Ahmed Salam

Personal information
- Full name: Ahmed Mamdoh Abdel Salam
- Date of birth: 30 December 2000 (age 24)
- Place of birth: Kingston upon Hull, England
- Position(s): Midfielder

Team information
- Current team: Manchester 62
- Number: 10

Youth career
- 2011–2020: Hull City

Senior career*
- Years: Team / Apps / (Gls)
- 2020–2022: Hull City / 0 / (0)
- 2020: → Gainsborough Trinity (loan) / 4 / (0)
- 2021–2022: → Linfield (loan) / 20 / (2)
- 2022–2023: Alfreton Town / 23 / (3)
- 2023–: Manchester 62 / 20 / (8)

= Ahmed Salam =

English association football player

Ahmed Mamdoh Abdel Salam (born 30 December 2000) is an English professional footballer who plays as a midfielder for Manchester 62 in the Gibraltar Football League.

==Career==
A youth product of Hull City since the U11s, Salam joined Gainsborough Trinity on loan on 1 March 2020 for the rest of the 2019–20 season. Due to the COVID-19, Salam could only make 4 appearances before the season was postponed and returned to Hull City. Salam made his professional debut with Hull City in a 2–0 EFL Trophy win over Harrogate Town on 10 November 2020.
On 23 March 2021, Salam signed a new one-year contract with Hull City.

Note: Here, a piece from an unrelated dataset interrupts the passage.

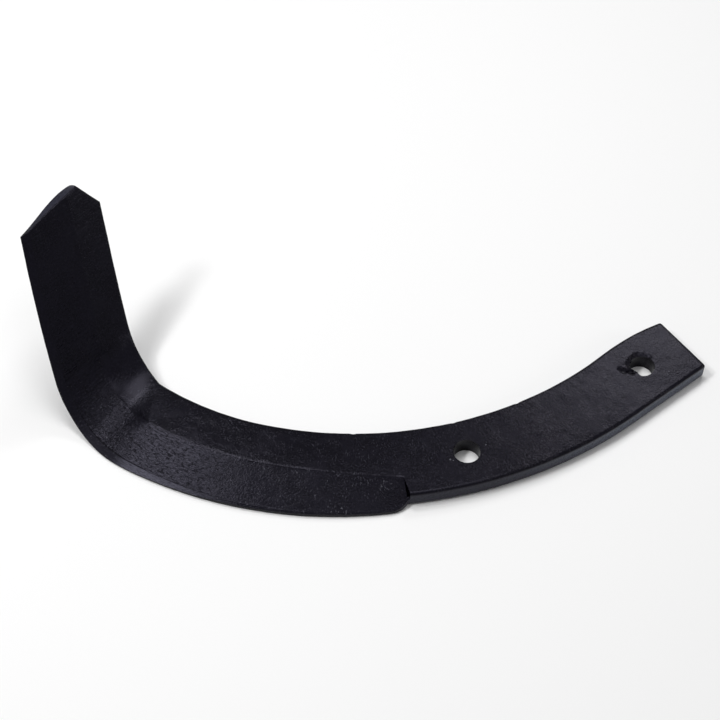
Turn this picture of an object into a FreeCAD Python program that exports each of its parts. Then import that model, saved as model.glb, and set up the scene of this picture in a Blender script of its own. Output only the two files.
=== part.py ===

On 9 July 2021, Salam joined Linfield on a season-long loan.

It was announced by Alfreton Town on 25 September 2022 that Salam had signed a contract at the club following his release from Hull City. He made his debut before the club's official signing announcement on the 24 September 2022, featuring in the first half of a 1–0 victory over Brackley Town.

In July 2023, Salam joined Gibraltar Football League side Manchester 62.

==Personal life==
Born in England, Salam is of Egyptian descent. Salam went to Hull Trinity House School and was there from 2011 to 2016.